When making desserts, the dome lid is instrumental in baking on the griddle. It traps the heat in a pocket while the base of the griddle sears in a way that the oven cannot. Although desserts are a focus, the griddle is also effective for steaming food and melting cheese on burgers. 

Zone cooking is ideal on a Blackstone griddle

multiple foods on griddle

Zone cooking is another perk of using a Blackstone griddle. If your Blackstone has two or four burners, you should adjust them to create different zones at different temperatures. The ability to vary the heat level on your flat top makes it easy to accomplish multiple tasks at once. You can sear meats in the center, saute vegetables on one side, and keep things warm on the other. Mastering the zones can make you a more efficient cook, but Sherry Ronning tells us that there is a specific strategy for using different zones effectively. 

She recommends considering where the natural hot and cold spots on your griddle lie. “Usually, the center of the griddle is hotter than the outer edges,” she says. Because of this, it’s best to keep your searing zone in the middle while using the edge zones to cook to internal temperatures or keep your food warm. Ronning says to remember to cook directly over the burners.

“If you have pieces of your food cooking faster than others, move them to the outside edge of the griddle to slow the cooking down,” she advises. Learning to manipulate your griddle’s zones allows even a novice to make food like a short-order cook, preparing numerous dishes at once.

Water can remove stuck food, but don’t use too much

water droplets on griddle

Water is often the first thing cooks reach for when they’re cleaning up a mess in the kitchen. From countertop spills and washing dishes to getting cooked-on bits of food off your stovetop, water can make quick work of all of these tasks. Blackstone griddle users should proceed with caution when using water on their griddles.

You can use water when while cooking on your griddle, but in small quantities. “A squirt of water should only be used to help steam food as it is cooking on the griddle,” per chef Ronning. “If you are using a lot of water for cleaning purposes, stop.”

Blackstone griddles are constructed with very thin steel sheets, which make them more sensitive to temperature changes than thicker metals.
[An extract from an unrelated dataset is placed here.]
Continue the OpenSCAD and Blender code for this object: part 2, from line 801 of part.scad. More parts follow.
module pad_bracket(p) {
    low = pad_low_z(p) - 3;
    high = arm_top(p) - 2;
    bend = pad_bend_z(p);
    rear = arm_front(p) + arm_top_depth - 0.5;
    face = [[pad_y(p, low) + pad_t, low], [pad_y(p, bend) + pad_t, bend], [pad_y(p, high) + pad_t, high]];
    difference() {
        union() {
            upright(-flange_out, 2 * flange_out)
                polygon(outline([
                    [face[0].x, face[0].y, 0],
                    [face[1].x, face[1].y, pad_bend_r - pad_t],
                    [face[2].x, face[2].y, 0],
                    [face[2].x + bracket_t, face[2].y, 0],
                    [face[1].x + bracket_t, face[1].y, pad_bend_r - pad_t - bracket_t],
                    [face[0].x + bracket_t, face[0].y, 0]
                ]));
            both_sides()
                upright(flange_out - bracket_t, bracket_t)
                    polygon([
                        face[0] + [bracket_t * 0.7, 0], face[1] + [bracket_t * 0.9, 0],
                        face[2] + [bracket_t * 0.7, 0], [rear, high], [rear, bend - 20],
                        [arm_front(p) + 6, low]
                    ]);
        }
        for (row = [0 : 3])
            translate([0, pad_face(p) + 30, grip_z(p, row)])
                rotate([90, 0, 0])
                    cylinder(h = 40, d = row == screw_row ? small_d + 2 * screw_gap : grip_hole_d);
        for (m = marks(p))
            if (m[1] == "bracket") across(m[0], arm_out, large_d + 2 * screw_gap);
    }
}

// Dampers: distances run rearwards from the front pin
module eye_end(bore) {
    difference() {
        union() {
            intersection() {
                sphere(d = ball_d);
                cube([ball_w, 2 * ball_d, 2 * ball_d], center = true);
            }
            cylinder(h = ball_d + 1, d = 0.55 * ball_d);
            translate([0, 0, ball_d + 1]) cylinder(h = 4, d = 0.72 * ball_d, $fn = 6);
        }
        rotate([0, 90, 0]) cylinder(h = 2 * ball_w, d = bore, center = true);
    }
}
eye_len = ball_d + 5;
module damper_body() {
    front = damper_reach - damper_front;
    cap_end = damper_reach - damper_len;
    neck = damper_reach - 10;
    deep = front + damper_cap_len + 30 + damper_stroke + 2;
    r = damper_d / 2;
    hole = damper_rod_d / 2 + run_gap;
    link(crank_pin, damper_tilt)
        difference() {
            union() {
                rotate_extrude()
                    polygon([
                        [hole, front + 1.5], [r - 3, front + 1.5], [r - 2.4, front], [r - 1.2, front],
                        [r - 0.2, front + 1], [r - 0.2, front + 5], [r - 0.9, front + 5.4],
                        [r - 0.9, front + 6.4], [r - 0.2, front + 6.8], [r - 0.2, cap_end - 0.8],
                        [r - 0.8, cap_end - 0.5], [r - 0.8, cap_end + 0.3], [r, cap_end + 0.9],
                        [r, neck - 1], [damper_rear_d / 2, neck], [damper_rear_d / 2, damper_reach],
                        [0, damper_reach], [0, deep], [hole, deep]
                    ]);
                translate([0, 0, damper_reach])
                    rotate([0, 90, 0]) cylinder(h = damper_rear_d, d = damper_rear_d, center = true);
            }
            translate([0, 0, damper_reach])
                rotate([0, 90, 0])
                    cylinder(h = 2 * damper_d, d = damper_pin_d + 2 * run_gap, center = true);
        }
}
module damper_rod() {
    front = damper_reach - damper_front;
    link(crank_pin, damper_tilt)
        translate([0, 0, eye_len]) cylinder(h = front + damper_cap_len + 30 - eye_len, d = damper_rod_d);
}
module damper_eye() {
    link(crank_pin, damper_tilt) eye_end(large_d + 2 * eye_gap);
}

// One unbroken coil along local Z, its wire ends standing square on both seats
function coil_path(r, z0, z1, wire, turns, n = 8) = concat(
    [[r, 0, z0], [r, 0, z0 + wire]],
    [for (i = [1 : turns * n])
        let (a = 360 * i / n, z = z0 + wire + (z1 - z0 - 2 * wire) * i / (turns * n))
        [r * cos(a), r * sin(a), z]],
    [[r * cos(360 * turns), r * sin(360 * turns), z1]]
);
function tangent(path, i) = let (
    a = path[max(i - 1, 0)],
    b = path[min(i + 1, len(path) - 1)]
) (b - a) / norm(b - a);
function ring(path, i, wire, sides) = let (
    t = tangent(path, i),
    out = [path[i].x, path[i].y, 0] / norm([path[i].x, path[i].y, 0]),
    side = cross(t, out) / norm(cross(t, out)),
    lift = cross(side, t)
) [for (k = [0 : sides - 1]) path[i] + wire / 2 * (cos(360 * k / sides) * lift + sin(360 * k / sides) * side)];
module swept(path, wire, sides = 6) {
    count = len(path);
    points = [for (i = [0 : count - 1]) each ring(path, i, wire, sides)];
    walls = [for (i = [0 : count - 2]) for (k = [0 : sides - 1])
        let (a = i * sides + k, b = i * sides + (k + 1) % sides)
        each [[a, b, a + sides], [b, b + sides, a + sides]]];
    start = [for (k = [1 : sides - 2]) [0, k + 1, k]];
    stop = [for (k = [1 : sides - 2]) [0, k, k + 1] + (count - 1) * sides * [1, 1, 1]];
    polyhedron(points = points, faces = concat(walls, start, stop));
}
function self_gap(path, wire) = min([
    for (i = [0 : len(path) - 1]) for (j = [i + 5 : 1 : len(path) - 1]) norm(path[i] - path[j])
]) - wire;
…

Sudden changes in temperature, like those resulting from adding a lot of water to a hot griddle, can cause the griddle’s metal sheets to warp. The experts at Blackstone advise cooks not to pour a lot of water on the cooktop while it’s hot. If you’re determined to use water to clean the griddle, it should only be used in small quantities to prevent warping. You should wait until your grill is completely cooled before you apply it.
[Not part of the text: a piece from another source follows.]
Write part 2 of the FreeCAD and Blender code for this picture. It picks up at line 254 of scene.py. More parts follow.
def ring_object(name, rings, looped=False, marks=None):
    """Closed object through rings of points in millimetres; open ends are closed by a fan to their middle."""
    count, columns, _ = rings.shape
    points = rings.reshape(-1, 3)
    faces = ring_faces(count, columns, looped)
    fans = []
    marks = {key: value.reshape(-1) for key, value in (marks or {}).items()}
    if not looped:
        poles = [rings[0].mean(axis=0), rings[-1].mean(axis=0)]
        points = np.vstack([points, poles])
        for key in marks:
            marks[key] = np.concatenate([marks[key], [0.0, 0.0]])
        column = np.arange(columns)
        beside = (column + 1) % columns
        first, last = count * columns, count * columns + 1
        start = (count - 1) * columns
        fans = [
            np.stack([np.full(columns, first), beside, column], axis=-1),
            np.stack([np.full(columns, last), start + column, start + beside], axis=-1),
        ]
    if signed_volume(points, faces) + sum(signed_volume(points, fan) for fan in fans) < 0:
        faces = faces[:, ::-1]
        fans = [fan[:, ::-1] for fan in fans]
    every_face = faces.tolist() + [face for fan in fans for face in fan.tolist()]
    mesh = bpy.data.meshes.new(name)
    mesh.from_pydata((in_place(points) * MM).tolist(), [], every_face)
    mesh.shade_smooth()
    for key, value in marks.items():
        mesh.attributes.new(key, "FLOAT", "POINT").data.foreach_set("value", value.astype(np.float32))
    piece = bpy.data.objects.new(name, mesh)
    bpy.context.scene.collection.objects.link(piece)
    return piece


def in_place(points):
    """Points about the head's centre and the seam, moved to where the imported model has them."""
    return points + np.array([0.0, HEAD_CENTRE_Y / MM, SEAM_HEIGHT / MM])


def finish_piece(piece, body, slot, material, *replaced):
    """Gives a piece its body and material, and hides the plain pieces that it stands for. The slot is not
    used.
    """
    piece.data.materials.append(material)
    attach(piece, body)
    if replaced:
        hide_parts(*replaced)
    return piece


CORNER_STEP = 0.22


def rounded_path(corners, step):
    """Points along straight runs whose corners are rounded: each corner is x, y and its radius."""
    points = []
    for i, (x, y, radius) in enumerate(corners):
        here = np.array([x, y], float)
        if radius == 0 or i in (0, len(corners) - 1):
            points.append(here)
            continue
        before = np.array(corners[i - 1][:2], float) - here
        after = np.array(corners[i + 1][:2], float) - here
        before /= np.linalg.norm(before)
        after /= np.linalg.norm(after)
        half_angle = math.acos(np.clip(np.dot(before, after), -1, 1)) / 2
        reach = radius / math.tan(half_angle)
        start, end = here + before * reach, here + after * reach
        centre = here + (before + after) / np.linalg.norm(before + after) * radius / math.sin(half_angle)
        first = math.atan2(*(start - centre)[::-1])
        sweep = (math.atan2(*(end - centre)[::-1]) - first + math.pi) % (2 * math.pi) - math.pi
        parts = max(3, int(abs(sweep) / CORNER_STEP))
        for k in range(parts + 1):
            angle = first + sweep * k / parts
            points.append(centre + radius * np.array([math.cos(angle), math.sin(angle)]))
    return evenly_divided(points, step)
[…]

Prevent any moisture when storing your Blackstone griddle

metal cover on griddle

Moisture is the enemy of Blackstone griddles, so it’s imperative that you protect your grill from the elements. Any exposure to moisture can cause your griddle to rust, so proper storage is a must.

“Once your griddle is properly cleaned and seasoned, you need to cover it to protect the whole unit,” says chef Sherry Ronning. She advises investing in both hard and soft top covers. A hardcover will protect the surface of the grill, while a soft cover can cover the entire body of the apparatus. Using both protects your cooking surface from weather, dust, pollen, and creepy crawlers.

Griddles should be stored in a cool, dry place, so if you have the space in a garage or outhouse, make sure to stash your equipment there. Chef Ronning recommends investing in a grease trap cover to keep rodents from getting on your griddle during storage. Covers also safeguard your griddle from scratches and dirt buildup.